Review: Jennifer Lopez’s ‘Shades of Blue’ has shades of much better cable dramas

Broadcast network dramas have it tough these days. It's not just that current cable and streaming shows can tell stories in bolder, more complicated, and more specific ways than all but a handful of network dramas are allowed to even shoot for, but that the best dramas ever made are now readily-available on one streaming service or another. Who's going to watch a watered-down network version of “The Shield,” for instance, if the genuine article is only a Hulu click away?

Yet NBC's trying exactly that with “Shades of Blue,” which was ordered what feels like a decade ago (technically, it was early 2014), but held until now due to the busy schedule of star and producer Jennifer Lopez.
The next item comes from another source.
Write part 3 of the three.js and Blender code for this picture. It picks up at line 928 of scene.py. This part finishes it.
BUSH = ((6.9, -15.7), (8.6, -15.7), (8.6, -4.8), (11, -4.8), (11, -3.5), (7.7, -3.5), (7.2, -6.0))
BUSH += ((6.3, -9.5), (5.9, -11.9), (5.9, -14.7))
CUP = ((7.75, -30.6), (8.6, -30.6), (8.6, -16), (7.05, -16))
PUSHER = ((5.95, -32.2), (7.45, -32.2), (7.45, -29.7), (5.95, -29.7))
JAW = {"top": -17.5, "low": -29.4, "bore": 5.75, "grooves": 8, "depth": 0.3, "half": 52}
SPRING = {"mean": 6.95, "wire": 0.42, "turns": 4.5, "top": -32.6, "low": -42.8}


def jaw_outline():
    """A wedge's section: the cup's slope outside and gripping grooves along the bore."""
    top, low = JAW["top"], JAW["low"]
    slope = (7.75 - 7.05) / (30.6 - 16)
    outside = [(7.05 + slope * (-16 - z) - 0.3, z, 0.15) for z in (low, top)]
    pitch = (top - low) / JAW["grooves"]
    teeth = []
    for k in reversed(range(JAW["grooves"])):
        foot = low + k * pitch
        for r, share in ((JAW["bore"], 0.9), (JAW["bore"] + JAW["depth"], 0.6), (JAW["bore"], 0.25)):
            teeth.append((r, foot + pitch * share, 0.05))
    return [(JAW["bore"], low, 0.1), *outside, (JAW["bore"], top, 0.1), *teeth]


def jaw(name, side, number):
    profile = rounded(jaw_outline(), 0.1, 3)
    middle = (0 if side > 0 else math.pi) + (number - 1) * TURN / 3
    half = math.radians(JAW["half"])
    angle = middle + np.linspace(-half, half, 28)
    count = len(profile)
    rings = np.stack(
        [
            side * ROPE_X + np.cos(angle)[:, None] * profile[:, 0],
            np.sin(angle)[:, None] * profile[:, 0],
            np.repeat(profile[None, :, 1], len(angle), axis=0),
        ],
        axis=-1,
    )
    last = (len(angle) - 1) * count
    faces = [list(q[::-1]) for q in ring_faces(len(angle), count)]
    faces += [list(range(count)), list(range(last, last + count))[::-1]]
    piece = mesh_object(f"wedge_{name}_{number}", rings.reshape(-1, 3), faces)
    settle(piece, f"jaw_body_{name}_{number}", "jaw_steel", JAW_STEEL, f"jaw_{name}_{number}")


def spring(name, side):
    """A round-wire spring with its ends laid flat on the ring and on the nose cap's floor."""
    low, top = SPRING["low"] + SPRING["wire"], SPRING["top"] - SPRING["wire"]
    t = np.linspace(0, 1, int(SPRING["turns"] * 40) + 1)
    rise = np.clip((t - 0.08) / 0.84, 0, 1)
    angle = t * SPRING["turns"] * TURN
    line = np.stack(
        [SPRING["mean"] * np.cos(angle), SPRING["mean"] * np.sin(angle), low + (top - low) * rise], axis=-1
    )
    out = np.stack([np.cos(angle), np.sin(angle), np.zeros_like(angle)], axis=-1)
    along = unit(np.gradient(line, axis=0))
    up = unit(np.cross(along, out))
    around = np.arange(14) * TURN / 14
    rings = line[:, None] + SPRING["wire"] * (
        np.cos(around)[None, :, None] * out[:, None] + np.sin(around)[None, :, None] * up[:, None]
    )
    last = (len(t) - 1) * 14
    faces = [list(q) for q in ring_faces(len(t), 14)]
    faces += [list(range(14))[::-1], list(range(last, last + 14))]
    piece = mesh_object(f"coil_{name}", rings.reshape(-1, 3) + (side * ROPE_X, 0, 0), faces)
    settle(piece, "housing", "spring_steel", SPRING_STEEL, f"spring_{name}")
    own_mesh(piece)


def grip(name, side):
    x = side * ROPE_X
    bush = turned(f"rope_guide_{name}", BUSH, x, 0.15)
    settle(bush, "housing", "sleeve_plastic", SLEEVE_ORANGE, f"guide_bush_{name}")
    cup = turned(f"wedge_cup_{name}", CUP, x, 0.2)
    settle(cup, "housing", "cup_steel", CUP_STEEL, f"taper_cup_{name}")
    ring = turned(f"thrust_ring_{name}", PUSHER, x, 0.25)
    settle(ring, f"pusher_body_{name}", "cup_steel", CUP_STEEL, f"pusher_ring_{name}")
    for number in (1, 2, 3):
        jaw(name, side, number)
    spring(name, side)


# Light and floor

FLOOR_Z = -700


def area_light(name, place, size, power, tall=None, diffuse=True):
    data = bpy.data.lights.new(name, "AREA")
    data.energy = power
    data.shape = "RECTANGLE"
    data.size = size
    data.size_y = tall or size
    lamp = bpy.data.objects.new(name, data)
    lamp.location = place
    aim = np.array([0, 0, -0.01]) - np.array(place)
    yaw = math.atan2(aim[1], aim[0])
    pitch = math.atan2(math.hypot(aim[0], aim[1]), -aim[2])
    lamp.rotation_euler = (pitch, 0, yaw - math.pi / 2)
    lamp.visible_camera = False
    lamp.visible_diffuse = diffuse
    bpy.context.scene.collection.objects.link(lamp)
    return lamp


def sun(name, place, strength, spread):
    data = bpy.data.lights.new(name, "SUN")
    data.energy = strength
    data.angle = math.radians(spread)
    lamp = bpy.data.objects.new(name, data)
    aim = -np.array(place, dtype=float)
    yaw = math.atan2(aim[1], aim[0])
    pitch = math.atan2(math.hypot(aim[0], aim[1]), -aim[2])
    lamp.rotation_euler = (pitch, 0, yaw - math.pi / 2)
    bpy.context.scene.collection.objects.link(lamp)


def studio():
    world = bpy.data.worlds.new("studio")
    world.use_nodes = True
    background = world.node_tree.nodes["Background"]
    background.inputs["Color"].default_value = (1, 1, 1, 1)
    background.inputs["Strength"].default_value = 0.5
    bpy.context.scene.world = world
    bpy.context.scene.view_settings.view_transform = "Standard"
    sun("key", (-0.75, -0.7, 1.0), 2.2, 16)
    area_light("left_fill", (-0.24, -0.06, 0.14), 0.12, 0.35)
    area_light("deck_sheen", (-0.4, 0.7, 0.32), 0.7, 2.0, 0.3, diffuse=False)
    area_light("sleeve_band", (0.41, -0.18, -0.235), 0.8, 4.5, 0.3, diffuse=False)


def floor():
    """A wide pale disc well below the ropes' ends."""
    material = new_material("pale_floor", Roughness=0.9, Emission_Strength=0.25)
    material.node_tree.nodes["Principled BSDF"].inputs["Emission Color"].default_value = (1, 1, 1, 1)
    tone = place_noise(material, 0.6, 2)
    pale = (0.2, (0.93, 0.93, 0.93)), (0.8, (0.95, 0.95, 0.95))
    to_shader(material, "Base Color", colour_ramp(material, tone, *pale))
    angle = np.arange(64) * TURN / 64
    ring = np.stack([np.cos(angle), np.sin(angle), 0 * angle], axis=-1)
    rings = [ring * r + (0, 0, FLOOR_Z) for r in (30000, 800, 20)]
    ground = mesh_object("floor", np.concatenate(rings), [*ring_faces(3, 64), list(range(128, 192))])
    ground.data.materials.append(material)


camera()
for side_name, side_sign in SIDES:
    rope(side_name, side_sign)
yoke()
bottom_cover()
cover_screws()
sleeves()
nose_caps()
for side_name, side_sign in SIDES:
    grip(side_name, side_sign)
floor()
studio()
J-Lo plays Harlee Santos, veteran Brooklyn cop who, along with her boss Matt Wozniak (Ray Liotta) and the rest of their crew (including “Sopranos” alum Drea de Matteo), supplements her NYPD salary with kickbacks, protection money, and other small-to-middling crimes. All's going well until an FBI agent (Warren Cole) arrests her for soliciting a bribe and pressures her into becoming a mole gathering evidence against Wozniak and the other detectives.

“Go after cops who are tearing communities apart, not the ones who are trying to hold them together,” Harlee indignantly tells her new master.
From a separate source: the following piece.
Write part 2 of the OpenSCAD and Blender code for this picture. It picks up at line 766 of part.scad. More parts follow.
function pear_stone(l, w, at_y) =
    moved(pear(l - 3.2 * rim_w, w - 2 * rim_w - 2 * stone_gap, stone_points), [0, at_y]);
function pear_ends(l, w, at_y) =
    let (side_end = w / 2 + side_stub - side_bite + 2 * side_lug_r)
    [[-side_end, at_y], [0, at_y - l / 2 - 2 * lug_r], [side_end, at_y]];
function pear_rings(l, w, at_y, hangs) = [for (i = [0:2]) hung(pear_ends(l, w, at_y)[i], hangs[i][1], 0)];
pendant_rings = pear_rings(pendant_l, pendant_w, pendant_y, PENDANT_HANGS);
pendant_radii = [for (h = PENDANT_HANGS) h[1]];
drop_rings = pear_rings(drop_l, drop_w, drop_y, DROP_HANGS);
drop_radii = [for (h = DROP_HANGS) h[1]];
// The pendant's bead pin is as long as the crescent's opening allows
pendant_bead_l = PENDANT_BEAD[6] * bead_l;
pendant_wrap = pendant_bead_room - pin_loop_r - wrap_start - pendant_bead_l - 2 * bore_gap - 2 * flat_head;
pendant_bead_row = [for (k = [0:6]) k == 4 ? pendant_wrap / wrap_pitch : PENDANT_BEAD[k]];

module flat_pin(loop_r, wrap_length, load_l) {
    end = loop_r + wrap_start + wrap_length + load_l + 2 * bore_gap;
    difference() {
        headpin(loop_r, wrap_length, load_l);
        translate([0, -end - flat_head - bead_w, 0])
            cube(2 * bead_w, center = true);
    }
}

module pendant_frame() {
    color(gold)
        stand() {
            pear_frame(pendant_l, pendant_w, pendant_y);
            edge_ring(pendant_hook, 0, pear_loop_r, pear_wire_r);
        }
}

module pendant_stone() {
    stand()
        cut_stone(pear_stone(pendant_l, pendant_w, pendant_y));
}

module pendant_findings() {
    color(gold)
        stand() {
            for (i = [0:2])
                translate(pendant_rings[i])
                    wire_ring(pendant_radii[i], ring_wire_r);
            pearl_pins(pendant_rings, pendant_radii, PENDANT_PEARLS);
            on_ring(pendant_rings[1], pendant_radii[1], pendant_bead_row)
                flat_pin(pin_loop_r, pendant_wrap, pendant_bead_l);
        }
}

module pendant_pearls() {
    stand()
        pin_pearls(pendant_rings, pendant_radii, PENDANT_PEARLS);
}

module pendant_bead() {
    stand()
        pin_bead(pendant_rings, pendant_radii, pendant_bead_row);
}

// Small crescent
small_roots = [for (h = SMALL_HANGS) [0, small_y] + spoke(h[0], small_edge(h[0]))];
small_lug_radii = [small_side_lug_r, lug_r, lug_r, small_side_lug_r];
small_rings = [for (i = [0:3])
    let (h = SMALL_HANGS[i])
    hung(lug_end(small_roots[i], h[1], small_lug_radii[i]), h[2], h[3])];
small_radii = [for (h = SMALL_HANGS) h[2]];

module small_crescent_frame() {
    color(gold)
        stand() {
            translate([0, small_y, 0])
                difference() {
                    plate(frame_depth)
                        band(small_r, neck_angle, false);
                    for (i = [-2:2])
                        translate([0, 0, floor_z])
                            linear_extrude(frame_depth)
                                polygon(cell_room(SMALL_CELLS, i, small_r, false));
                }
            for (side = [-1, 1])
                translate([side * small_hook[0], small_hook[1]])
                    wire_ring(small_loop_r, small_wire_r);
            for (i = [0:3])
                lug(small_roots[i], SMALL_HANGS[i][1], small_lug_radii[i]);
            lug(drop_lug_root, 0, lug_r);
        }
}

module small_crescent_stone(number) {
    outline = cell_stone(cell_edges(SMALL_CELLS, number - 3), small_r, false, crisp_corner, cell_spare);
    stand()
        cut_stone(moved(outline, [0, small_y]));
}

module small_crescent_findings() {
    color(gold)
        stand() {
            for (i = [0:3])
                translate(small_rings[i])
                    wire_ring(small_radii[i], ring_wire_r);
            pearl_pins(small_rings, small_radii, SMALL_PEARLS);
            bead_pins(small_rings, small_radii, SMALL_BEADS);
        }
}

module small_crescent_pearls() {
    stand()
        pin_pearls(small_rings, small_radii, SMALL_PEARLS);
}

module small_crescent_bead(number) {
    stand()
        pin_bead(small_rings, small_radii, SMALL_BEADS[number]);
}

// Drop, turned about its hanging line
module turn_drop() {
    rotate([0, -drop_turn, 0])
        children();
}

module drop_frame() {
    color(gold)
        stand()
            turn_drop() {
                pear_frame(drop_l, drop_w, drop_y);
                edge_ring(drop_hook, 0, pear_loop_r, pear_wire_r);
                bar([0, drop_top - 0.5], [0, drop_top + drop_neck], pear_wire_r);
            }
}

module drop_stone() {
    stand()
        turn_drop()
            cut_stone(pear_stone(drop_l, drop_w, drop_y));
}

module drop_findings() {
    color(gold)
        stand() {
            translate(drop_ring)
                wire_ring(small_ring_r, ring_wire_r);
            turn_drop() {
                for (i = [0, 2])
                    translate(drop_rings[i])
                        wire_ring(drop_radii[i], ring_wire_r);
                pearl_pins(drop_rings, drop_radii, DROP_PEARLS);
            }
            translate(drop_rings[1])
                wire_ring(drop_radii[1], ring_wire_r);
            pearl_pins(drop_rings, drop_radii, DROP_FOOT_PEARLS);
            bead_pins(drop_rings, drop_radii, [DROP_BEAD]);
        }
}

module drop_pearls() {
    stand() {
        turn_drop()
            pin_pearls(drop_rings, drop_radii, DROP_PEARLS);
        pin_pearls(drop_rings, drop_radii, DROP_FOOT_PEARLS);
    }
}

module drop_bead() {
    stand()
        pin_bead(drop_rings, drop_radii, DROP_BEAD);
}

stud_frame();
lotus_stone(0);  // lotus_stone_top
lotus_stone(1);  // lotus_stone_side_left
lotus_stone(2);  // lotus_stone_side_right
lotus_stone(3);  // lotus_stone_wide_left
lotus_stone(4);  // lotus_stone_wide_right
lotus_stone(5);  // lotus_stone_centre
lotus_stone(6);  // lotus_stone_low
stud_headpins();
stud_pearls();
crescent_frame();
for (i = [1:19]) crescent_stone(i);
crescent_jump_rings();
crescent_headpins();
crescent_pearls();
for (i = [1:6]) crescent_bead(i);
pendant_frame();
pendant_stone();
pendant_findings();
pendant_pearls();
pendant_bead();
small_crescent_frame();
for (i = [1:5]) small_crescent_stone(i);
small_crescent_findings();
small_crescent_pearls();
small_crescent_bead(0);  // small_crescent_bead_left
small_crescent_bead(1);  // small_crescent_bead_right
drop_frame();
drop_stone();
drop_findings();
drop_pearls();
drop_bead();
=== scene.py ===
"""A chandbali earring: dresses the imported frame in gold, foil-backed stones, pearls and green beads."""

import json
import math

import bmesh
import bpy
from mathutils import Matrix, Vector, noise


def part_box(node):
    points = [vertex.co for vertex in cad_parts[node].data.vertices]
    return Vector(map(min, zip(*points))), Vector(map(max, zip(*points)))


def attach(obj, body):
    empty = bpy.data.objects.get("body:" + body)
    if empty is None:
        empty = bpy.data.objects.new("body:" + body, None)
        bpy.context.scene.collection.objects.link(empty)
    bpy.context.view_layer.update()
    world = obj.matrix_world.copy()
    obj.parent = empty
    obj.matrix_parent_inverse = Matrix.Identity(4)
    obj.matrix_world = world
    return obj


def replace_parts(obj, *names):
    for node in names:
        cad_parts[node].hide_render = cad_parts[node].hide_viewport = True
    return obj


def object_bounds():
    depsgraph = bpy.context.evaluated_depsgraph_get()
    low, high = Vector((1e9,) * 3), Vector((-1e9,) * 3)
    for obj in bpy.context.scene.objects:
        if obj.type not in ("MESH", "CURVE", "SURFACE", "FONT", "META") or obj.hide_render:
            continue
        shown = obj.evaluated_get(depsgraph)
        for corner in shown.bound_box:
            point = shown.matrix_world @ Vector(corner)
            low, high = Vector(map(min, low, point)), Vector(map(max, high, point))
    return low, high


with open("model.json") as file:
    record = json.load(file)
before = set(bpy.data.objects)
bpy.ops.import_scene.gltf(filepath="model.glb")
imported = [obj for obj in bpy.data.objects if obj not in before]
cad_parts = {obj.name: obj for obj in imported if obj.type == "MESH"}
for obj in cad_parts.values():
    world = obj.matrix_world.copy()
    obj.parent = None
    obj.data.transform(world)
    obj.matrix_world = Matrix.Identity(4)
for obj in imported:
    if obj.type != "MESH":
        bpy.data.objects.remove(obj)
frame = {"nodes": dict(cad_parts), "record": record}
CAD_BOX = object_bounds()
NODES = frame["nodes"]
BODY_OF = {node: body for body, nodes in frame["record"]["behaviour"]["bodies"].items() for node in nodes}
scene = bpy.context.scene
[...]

Created by Adi Hasak, with the first two episodes directed by Barry Levinson (whose previous NBC cop show, “Homicide,” helped inspire the likes of “The Wire” and “The Shield”), is competent but uninspired, and often more concerned with flattering its glamorous star than telling the best possible version of this story. Harlee's meant to be relatable and sympathetic – a single mom who got into this mess as a way to take better care of her now-teenage daughter – and at one point in Thursday night's series premiere, she catches a glimpse of herself in the mirror as she's committing yet another crime to get herself out of this hole and sheds a single beautiful tear at the thought of it all.

Lopez has had a strange show business career, because she's a jack of many trades, but a master of only one: a great dancer who's nothing special as a singer, and an actress with a long resume featuring exactly one great performance. As “Out of Sight” heroine Karen Sisco, Lopez was cool, confident, and tougher than every man in that movie combined; since then, she's kept trying to prove that she can play vulnerable, rather than embracing her inherent J-Lo awesomeness. I don't know that she could go full Vic Mackey if the “Shades of Blue” creative team (and the NBC executives so eager to have a Lopez-fronted show to promote) would let her try, but this version where she's everyone else's victim – including the creepy suggestion that her FBI handler's interest in her goes beyond the professional – does little for her. 

Though if it leads to Michael Chiklis returning the favor by starring in a gender-flipped version of “The Wedding Planner” – where he thanks Kate Hudson for saving his shoe – it wouldn't be the worst thing in the world.